1) the riser Block addition raises red flags. It may be that the upper and lower wheels are no longer properly aligned. If your alignment problems started when you installed the riser, you may have your culprit.
There are several tutorials on the Interwebs on aligning the wheels and tires. Two places to look are from Carter YouTube offerings and Michael Fortune, also on YouTube. One often overlooked adjustment is aligning the lower wheel assembly with the upper one with shims. Soda cans make good shim stock.

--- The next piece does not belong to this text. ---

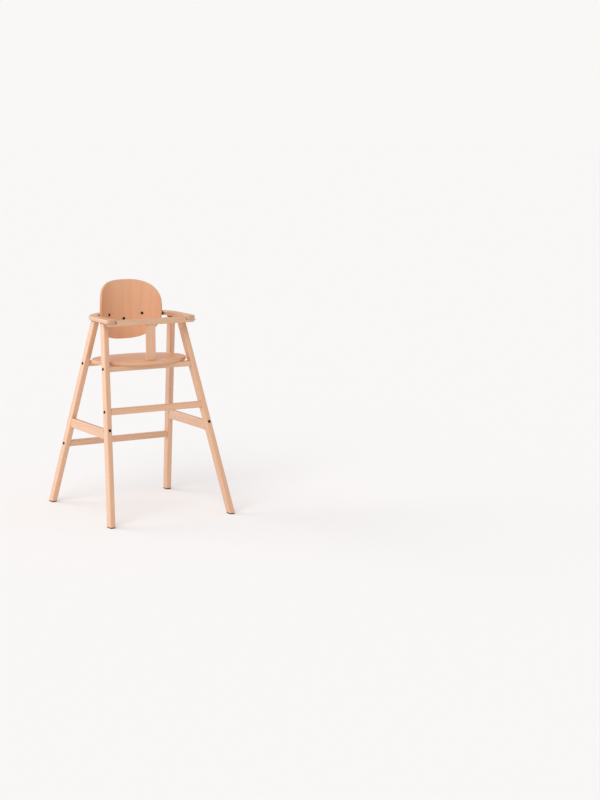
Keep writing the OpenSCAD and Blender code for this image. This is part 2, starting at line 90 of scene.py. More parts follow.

2) drift is often just a misaligned table. Most are held on to the saw with four bolts trough oversized bolt holes. Back off the bolts a turn or so and bump the table in the corrective direction, tighten the bolts back up and try again.
Michael Fortune, who has 11 bandsaws in his shop at last count, has a video specifically about drift. Give it a try before you give up on your saw .
Ok, three things.
Put a new high quality blade on your saw. It’s very easy in a moment of carelessness to degrade the tooth line on one side of the blade. You can try stoning the other side by placing a stone ( I use an old diamond plate ) on the side of the blade and turning the wheel backwards a couple turns by hand to reduce the set a little, but if that doesn’t work, put a new blade on. It’s a mistake to use a blade too long. They are cheap and disposable unless you are a masochist.
Drift is not a reason to replace a band saw. I’ve never seen a saw that couldn’t be corrected. My current saw is pushing 95 years old without losing alignment with one bearing replacement in that span.